[begin Source excerpt]

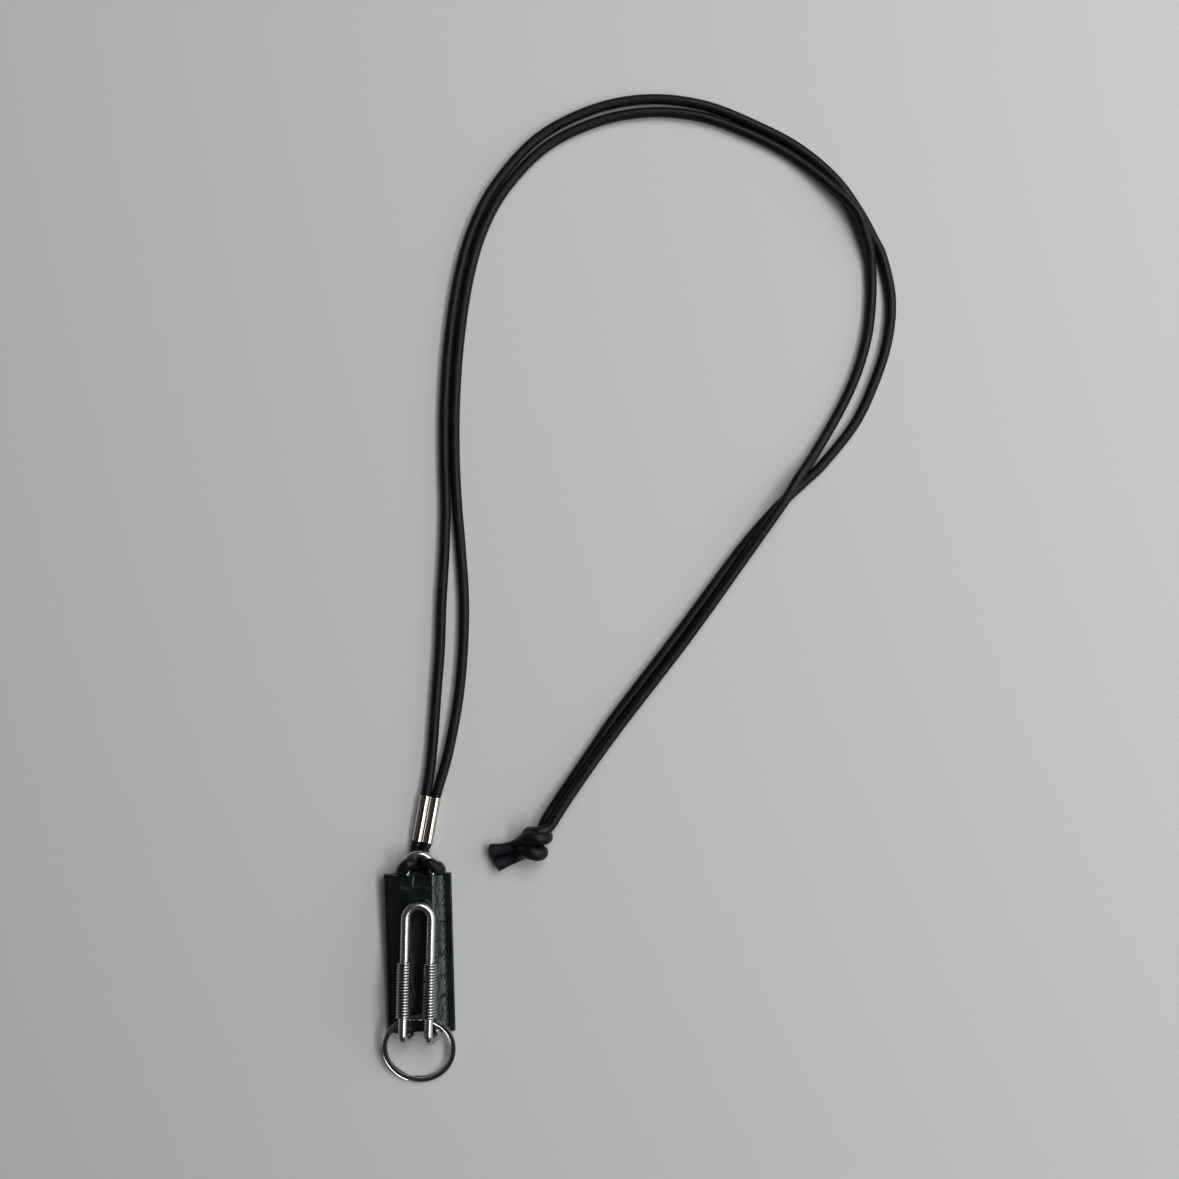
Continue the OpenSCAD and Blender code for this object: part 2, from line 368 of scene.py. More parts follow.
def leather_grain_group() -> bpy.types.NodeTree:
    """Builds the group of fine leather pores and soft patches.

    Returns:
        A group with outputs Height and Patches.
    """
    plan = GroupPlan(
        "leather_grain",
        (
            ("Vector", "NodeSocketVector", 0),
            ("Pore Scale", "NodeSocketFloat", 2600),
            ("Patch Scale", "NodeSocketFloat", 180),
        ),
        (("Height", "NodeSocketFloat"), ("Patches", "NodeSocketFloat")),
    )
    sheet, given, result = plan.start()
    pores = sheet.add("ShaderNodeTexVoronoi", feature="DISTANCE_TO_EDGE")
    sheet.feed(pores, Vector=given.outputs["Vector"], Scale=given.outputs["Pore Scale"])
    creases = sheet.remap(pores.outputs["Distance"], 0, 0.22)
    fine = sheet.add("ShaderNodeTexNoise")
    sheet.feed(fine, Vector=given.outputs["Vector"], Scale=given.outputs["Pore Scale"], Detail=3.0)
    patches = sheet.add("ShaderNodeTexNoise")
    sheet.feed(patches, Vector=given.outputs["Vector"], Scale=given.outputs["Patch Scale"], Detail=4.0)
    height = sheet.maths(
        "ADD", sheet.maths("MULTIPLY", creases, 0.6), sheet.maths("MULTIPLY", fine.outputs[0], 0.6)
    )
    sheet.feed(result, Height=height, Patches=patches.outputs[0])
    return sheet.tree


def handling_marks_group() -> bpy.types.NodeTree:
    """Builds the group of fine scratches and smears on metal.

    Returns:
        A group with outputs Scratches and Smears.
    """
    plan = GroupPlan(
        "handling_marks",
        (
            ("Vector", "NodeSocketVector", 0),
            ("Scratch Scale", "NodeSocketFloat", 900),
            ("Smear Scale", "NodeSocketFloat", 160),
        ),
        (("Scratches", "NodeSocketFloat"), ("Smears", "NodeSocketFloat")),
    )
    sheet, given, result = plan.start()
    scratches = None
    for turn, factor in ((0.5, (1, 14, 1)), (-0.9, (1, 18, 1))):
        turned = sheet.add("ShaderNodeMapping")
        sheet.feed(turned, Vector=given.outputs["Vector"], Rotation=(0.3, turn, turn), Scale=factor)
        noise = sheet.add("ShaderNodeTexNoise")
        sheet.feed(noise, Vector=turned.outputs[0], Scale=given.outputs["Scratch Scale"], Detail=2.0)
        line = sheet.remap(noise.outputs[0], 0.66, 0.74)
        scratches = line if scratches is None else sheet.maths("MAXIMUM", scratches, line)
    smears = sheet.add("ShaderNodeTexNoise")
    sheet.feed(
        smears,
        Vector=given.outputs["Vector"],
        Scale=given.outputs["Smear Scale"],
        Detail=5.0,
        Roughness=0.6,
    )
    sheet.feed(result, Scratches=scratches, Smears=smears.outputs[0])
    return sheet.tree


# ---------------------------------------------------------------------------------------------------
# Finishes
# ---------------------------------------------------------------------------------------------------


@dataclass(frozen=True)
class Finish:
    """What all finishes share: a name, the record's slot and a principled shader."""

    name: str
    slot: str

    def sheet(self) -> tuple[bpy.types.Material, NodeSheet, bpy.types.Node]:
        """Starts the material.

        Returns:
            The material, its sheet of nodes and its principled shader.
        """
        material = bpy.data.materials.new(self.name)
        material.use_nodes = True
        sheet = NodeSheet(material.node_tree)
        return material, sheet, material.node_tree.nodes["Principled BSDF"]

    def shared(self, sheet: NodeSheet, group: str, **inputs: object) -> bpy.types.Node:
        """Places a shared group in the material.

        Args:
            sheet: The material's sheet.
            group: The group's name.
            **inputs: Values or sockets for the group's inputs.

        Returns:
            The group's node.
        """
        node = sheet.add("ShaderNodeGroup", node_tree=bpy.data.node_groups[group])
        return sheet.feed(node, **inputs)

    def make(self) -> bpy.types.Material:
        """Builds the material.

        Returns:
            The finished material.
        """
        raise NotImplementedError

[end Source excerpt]

Write out exactly the lines from the start of the material through the line with "smears on metal.". No other output is expected.

Result of this exercise:
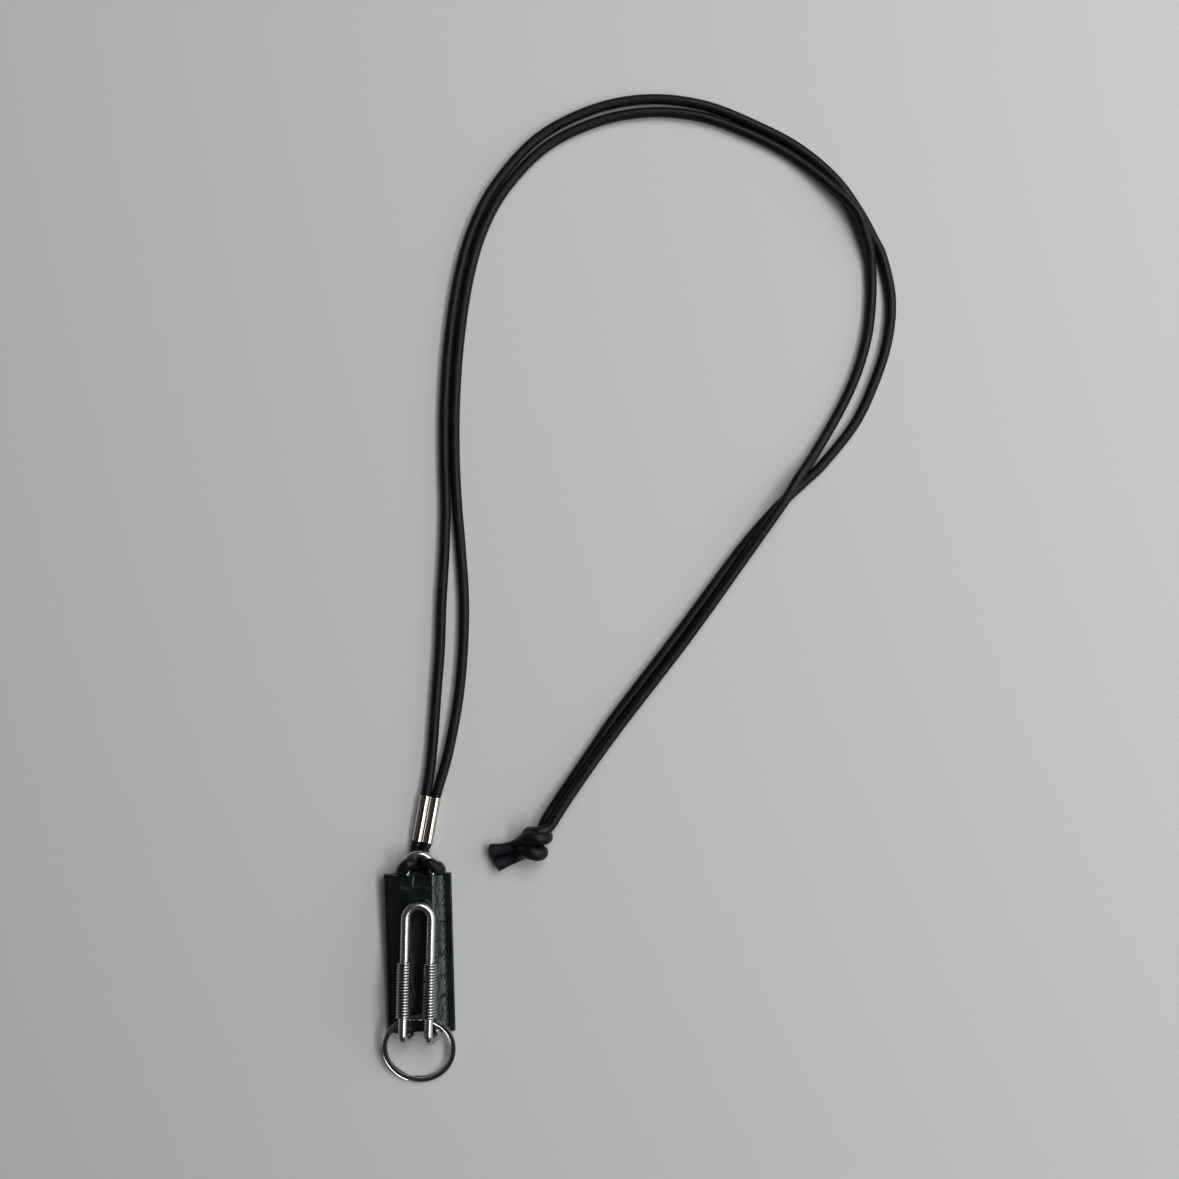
Continue the OpenSCAD and Blender code for this object: part 2, from line 368 of scene.py. More parts follow.
def leather_grain_group() -> bpy.types.NodeTree:
    """Builds the group of fine leather pores and soft patches.

    Returns:
        A group with outputs Height and Patches.
    """
    plan = GroupPlan(
        "leather_grain",
        (
            ("Vector", "NodeSocketVector", 0),
            ("Pore Scale", "NodeSocketFloat", 2600),
            ("Patch Scale", "NodeSocketFloat", 180),
        ),
        (("Height", "NodeSocketFloat"), ("Patches", "NodeSocketFloat")),
    )
    sheet, given, result = plan.start()
    pores = sheet.add("ShaderNodeTexVoronoi", feature="DISTANCE_TO_EDGE")
    sheet.feed(pores, Vector=given.outputs["Vector"], Scale=given.outputs["Pore Scale"])
    creases = sheet.remap(pores.outputs["Distance"], 0, 0.22)
    fine = sheet.add("ShaderNodeTexNoise")
    sheet.feed(fine, Vector=given.outputs["Vector"], Scale=given.outputs["Pore Scale"], Detail=3.0)
    patches = sheet.add("ShaderNodeTexNoise")
    sheet.feed(patches, Vector=given.outputs["Vector"], Scale=given.outputs["Patch Scale"], Detail=4.0)
    height = sheet.maths(
        "ADD", sheet.maths("MULTIPLY", creases, 0.6), sheet.maths("MULTIPLY", fine.outputs[0], 0.6)
    )
    sheet.feed(result, Height=height, Patches=patches.outputs[0])
    return sheet.tree


def handling_marks_group() -> bpy.types.NodeTree:
    """Builds the group of fine scratches and smears on metal.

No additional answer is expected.